++++ INPUT DATA ++++
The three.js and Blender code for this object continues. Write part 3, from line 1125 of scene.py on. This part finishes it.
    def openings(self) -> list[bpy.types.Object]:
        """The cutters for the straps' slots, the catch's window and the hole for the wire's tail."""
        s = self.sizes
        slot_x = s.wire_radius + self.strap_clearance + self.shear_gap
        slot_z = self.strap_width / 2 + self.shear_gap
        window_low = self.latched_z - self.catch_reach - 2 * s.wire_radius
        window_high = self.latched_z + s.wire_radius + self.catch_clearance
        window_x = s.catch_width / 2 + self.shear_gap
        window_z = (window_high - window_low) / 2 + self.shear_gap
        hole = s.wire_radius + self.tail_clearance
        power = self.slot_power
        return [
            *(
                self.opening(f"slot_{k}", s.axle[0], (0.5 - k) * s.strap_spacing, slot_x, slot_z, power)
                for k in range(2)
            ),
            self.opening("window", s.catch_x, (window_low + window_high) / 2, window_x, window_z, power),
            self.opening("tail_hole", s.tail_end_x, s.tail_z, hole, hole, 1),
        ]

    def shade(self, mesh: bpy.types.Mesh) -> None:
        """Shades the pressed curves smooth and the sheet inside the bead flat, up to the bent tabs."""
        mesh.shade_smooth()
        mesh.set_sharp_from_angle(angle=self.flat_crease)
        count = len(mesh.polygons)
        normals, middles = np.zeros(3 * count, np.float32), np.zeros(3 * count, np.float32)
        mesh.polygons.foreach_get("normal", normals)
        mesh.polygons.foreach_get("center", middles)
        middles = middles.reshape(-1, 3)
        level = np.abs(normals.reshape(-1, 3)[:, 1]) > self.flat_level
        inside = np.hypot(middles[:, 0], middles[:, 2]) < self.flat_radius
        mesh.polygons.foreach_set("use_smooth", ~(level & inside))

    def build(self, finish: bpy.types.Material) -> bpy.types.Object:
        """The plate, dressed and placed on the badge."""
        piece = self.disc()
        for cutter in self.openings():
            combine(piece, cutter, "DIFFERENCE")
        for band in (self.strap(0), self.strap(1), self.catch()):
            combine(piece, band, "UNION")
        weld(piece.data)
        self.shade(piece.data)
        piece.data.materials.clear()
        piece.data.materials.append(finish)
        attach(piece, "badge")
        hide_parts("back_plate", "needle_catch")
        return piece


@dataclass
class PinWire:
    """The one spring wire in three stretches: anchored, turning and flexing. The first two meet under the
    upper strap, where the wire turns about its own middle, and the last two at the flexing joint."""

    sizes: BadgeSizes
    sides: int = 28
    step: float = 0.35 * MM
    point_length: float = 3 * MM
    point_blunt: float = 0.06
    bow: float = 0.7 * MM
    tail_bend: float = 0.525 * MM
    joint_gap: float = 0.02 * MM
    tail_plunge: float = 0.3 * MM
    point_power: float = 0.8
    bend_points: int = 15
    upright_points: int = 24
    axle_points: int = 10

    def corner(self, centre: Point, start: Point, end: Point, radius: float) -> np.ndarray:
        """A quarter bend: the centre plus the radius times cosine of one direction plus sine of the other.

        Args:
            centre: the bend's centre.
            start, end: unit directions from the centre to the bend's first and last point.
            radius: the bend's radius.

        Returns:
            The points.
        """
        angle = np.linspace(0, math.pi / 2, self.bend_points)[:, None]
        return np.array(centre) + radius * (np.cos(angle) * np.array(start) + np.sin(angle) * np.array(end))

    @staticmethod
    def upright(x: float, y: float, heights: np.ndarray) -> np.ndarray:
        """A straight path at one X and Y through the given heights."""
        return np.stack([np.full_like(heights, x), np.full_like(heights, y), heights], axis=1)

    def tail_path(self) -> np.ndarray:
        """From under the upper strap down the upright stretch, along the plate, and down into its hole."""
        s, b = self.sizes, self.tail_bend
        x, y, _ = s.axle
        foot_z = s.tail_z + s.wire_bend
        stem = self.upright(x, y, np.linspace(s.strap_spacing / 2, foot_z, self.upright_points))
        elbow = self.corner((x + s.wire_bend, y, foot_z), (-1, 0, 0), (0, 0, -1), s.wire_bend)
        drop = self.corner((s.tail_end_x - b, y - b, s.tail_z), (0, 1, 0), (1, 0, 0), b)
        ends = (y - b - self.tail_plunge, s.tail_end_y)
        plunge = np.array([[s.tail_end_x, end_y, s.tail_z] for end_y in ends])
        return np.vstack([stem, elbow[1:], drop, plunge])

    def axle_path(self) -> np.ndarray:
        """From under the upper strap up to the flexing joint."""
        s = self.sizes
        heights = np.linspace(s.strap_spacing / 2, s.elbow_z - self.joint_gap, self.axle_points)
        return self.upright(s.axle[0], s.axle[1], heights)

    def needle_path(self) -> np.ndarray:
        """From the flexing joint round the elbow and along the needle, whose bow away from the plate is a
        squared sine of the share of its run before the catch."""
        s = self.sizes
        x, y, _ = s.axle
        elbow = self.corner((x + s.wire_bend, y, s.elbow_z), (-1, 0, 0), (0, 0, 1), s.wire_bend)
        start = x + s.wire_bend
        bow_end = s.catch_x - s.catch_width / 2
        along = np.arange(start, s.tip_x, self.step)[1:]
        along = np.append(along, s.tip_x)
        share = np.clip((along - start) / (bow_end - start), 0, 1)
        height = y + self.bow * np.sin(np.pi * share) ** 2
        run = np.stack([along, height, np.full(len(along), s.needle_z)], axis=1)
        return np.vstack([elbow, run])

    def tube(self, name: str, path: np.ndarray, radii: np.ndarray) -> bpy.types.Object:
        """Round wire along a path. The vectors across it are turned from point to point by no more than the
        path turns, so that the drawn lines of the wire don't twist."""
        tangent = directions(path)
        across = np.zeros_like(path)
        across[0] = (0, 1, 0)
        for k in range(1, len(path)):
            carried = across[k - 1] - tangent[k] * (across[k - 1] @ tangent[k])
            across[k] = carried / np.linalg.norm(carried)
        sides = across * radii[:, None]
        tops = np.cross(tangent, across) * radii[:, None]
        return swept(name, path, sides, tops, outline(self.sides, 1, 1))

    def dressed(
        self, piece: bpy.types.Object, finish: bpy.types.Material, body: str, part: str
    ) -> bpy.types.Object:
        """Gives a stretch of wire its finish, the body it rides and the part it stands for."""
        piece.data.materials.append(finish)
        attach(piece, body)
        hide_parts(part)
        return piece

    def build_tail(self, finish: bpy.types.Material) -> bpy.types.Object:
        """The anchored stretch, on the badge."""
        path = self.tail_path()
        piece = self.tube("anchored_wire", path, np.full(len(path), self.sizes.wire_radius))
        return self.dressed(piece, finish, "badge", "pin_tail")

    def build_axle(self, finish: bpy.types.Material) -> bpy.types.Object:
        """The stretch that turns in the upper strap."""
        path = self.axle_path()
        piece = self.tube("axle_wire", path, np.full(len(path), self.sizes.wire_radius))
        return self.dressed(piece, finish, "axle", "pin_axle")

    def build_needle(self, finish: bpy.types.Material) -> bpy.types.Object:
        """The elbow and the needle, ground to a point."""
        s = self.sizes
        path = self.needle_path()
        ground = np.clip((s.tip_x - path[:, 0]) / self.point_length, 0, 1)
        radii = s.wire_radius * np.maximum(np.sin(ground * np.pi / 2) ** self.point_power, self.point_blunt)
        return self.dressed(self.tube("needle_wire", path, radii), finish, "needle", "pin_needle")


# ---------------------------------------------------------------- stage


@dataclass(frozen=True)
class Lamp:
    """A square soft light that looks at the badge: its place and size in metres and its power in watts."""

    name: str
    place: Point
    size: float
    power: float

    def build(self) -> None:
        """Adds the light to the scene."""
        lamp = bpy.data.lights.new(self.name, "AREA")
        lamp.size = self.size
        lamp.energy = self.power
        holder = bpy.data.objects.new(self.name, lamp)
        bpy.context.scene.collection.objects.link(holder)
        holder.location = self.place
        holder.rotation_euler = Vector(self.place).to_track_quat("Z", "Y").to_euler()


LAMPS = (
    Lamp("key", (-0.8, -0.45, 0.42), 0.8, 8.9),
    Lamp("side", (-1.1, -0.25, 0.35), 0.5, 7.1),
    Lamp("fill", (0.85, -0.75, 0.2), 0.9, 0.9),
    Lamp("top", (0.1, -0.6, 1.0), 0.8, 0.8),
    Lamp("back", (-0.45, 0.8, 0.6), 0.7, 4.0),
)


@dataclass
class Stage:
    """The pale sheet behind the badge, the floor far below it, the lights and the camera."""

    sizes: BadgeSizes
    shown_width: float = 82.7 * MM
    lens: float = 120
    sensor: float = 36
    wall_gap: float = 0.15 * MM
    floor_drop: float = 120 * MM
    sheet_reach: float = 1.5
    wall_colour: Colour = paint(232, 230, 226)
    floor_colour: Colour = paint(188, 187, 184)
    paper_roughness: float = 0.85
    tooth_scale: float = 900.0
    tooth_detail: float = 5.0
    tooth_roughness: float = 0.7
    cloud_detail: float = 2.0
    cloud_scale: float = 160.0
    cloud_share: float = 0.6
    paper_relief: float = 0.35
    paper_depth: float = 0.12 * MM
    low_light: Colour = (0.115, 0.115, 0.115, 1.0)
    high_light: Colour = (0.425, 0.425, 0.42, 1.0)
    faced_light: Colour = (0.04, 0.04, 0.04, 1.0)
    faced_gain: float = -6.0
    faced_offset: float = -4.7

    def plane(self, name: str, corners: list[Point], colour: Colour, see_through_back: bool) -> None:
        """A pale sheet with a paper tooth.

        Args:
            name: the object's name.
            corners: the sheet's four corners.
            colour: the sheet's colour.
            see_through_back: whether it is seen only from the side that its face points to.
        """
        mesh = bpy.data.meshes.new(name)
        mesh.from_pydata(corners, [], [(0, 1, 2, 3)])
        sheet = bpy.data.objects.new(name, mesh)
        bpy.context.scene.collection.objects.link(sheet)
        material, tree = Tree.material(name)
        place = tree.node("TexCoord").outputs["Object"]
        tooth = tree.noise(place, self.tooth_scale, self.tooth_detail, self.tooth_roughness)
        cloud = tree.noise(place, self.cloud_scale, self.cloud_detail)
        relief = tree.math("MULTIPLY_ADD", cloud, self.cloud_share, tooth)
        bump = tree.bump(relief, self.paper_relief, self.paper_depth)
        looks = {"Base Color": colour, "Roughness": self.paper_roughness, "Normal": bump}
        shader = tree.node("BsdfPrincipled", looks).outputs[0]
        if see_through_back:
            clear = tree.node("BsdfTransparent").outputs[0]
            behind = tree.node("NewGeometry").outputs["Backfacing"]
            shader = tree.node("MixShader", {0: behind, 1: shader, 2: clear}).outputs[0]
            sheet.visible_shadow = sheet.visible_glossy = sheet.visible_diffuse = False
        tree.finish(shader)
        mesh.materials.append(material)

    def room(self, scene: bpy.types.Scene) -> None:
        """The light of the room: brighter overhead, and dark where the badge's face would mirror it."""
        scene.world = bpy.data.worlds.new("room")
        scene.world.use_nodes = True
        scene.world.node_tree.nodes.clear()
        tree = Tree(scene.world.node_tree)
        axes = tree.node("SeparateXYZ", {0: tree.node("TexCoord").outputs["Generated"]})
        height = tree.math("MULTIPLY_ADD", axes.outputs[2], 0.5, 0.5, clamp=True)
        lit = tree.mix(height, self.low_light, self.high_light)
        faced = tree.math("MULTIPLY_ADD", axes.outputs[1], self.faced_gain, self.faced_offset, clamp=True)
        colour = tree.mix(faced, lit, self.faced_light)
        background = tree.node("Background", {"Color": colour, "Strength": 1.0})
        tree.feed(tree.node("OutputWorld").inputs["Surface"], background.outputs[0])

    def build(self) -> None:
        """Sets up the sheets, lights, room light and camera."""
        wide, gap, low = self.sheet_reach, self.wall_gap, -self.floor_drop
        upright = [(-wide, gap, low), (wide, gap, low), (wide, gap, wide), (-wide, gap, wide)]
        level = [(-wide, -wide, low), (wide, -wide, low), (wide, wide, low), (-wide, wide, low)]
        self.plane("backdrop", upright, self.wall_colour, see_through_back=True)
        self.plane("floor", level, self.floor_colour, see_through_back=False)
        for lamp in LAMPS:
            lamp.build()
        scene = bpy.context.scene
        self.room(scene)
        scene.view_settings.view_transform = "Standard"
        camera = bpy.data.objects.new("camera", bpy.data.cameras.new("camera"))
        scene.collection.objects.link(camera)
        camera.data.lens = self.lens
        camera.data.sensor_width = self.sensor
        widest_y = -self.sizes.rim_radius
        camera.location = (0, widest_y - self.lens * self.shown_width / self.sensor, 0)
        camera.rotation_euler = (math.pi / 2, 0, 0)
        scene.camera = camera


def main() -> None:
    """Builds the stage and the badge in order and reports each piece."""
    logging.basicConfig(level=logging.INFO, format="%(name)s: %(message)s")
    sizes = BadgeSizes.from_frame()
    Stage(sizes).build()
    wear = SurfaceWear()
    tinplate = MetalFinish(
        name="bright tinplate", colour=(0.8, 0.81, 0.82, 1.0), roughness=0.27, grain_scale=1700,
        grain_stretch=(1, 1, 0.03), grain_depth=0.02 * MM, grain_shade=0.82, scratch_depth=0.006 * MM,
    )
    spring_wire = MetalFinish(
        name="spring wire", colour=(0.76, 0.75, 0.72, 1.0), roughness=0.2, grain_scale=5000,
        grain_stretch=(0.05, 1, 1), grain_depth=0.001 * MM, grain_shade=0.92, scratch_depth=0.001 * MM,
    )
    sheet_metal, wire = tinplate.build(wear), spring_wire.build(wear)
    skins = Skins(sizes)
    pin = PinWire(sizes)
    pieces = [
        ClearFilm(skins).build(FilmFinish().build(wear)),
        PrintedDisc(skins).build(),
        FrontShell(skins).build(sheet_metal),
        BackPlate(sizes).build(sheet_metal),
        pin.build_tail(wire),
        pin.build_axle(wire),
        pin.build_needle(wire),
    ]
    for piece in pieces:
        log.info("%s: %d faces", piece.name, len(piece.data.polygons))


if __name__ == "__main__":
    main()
++++
++++ INPUT DATA ++++
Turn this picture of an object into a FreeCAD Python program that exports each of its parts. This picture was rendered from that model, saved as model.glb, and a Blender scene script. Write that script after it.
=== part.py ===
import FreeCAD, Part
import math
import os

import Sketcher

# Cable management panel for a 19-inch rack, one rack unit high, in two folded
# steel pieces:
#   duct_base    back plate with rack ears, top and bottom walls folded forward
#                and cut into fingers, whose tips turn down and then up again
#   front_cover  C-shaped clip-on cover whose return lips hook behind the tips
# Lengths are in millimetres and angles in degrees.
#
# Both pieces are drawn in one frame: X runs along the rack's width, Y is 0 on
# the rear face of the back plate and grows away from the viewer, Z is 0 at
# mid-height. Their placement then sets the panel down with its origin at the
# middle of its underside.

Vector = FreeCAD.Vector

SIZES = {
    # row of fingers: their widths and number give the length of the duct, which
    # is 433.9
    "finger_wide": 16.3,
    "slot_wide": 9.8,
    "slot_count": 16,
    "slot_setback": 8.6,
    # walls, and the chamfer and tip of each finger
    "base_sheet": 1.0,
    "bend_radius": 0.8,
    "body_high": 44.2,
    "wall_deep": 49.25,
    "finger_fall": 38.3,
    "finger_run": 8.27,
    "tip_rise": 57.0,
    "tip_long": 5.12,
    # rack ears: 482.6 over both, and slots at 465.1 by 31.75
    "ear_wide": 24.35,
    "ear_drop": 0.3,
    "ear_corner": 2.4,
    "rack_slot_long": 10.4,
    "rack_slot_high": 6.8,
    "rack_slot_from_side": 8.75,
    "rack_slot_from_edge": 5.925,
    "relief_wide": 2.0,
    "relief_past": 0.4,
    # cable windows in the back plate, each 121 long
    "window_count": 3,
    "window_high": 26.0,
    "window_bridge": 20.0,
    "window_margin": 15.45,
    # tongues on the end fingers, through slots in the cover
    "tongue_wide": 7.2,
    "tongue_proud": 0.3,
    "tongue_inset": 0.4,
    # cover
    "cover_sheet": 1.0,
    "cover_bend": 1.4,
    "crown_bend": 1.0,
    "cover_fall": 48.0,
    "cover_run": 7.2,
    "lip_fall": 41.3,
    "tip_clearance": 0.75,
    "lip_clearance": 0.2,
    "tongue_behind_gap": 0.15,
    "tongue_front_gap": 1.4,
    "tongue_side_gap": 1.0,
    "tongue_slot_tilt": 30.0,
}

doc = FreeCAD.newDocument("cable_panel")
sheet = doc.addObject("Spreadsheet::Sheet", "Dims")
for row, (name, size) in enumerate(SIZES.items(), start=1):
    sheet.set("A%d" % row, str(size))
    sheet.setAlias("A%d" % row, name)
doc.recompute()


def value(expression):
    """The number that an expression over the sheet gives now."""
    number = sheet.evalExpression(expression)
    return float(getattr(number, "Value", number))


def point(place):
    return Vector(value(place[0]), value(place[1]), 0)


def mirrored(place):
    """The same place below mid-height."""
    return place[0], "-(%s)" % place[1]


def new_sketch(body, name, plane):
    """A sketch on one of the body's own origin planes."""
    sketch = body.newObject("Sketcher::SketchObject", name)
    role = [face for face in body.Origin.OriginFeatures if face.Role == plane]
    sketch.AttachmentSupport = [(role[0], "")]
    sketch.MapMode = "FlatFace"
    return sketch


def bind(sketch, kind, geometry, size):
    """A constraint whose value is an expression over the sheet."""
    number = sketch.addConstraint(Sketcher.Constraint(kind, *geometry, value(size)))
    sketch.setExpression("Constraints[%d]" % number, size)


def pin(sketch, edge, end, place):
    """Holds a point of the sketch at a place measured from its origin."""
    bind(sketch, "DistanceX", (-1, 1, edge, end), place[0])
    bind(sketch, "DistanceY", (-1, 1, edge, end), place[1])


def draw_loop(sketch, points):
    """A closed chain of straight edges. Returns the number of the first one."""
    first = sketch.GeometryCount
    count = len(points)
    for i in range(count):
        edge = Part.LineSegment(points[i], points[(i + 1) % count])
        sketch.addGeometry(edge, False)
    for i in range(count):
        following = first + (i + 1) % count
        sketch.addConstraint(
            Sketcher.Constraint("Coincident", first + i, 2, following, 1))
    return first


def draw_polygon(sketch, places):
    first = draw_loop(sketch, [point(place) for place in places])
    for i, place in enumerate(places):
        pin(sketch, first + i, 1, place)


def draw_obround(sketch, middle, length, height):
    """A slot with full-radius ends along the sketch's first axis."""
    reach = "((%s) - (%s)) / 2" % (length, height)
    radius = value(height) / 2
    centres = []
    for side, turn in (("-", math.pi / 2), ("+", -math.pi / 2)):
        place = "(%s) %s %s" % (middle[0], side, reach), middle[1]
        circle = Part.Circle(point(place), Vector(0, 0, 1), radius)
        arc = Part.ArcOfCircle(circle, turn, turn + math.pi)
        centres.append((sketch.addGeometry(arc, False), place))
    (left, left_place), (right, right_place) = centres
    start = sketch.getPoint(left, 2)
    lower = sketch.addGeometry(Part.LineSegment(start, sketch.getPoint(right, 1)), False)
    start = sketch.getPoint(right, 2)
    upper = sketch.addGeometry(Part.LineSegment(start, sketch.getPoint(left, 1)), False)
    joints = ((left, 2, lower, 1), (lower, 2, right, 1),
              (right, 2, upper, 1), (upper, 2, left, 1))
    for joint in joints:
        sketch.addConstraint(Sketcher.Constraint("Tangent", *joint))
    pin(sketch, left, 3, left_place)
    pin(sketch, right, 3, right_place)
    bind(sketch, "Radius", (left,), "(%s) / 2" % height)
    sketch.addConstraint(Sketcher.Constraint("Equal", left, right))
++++
++++ INPUT DATA ++++
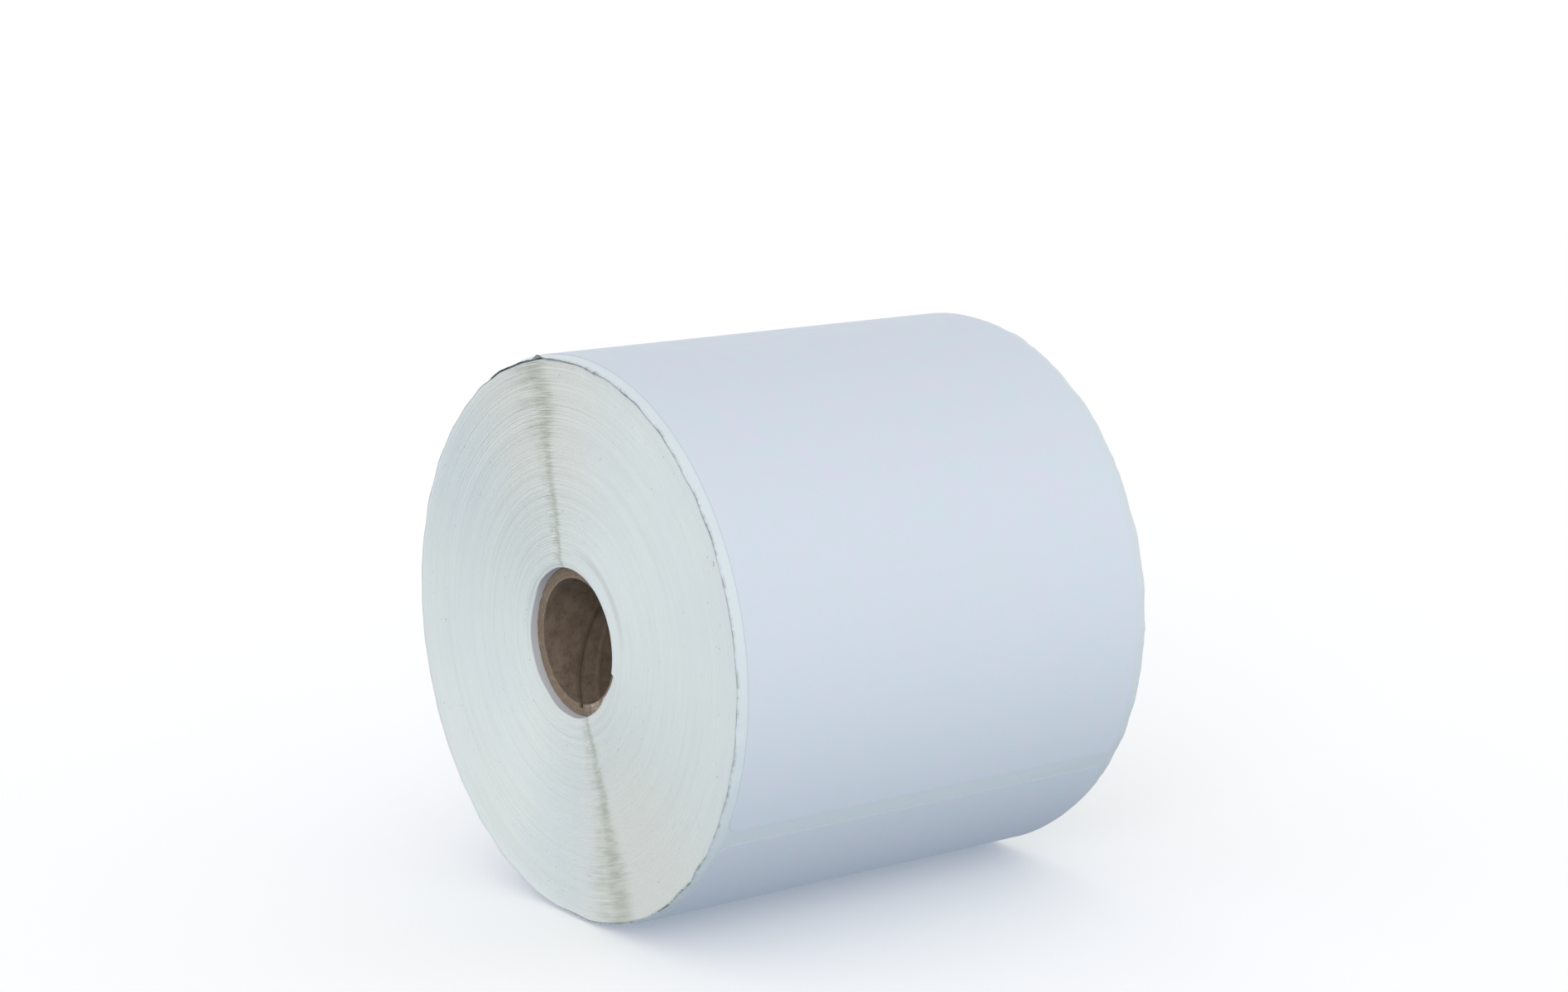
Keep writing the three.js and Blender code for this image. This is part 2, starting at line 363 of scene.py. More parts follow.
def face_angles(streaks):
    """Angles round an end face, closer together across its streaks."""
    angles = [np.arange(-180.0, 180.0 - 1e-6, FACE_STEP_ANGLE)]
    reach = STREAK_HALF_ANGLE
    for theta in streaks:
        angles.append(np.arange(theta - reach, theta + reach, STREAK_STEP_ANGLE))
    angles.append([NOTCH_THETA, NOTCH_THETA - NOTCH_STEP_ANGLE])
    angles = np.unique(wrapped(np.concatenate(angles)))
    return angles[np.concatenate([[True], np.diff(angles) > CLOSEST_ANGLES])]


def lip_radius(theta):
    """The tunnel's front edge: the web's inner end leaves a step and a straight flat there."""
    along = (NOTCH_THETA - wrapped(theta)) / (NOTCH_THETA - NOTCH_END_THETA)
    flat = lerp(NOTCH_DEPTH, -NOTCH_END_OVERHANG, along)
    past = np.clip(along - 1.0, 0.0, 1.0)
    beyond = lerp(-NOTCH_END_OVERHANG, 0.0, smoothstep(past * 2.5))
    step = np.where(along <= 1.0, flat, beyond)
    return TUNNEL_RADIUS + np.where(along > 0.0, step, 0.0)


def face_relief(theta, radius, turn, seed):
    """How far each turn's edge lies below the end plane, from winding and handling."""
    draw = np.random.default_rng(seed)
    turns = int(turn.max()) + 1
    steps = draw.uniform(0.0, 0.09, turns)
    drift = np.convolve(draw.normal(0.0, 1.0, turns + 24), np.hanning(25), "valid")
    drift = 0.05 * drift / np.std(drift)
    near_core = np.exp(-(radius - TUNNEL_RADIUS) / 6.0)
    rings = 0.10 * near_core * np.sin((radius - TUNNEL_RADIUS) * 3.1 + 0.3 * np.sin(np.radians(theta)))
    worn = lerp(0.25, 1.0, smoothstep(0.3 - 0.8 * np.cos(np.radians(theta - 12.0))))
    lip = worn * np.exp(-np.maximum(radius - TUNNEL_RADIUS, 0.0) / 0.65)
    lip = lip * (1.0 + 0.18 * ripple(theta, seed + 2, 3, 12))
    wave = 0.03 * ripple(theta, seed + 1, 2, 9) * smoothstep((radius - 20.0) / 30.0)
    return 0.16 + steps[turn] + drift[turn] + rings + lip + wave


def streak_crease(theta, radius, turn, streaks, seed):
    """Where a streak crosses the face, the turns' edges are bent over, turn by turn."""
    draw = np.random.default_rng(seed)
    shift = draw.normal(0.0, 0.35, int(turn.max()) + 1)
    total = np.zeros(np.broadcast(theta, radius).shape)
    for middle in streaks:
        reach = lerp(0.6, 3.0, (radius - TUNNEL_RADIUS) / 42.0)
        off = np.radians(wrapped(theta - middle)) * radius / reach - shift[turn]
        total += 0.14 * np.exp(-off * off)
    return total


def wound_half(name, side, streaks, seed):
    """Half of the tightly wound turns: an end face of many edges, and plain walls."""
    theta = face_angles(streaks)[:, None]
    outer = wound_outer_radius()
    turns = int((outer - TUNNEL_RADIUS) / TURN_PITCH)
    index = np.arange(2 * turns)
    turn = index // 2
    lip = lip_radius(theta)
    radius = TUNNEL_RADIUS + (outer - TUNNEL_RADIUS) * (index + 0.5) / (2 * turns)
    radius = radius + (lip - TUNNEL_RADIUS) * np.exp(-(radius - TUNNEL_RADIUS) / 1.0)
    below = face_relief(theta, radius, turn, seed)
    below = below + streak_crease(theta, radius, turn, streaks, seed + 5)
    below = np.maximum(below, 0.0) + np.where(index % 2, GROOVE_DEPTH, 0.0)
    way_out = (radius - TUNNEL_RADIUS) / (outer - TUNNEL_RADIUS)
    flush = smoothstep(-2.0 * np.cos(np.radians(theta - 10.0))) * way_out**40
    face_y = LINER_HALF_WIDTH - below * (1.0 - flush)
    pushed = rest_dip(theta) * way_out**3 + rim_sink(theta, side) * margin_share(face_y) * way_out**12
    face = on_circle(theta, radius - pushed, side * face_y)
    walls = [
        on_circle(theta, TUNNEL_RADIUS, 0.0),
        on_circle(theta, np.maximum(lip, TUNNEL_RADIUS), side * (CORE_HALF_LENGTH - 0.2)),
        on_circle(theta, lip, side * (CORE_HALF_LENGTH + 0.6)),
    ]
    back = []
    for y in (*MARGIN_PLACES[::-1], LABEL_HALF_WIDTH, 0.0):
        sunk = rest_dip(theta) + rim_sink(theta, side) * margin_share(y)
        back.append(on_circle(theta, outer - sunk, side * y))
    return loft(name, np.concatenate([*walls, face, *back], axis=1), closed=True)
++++
### TASK OBJECTIVE
All lines above containing the string "This" are to be collected.

### FINAL RESULT
The three.js and Blender code for this object continues. Write part 3, from line 1125 of scene.py on. This part finishes it.
Turn this picture of an object into a FreeCAD Python program that exports each of its parts. This picture was rendered from that model, saved as model.glb, and a Blender scene script. Write that script after it.
Keep writing the three.js and Blender code for this image. This is part 2, starting at line 363 of scene.py. More parts follow.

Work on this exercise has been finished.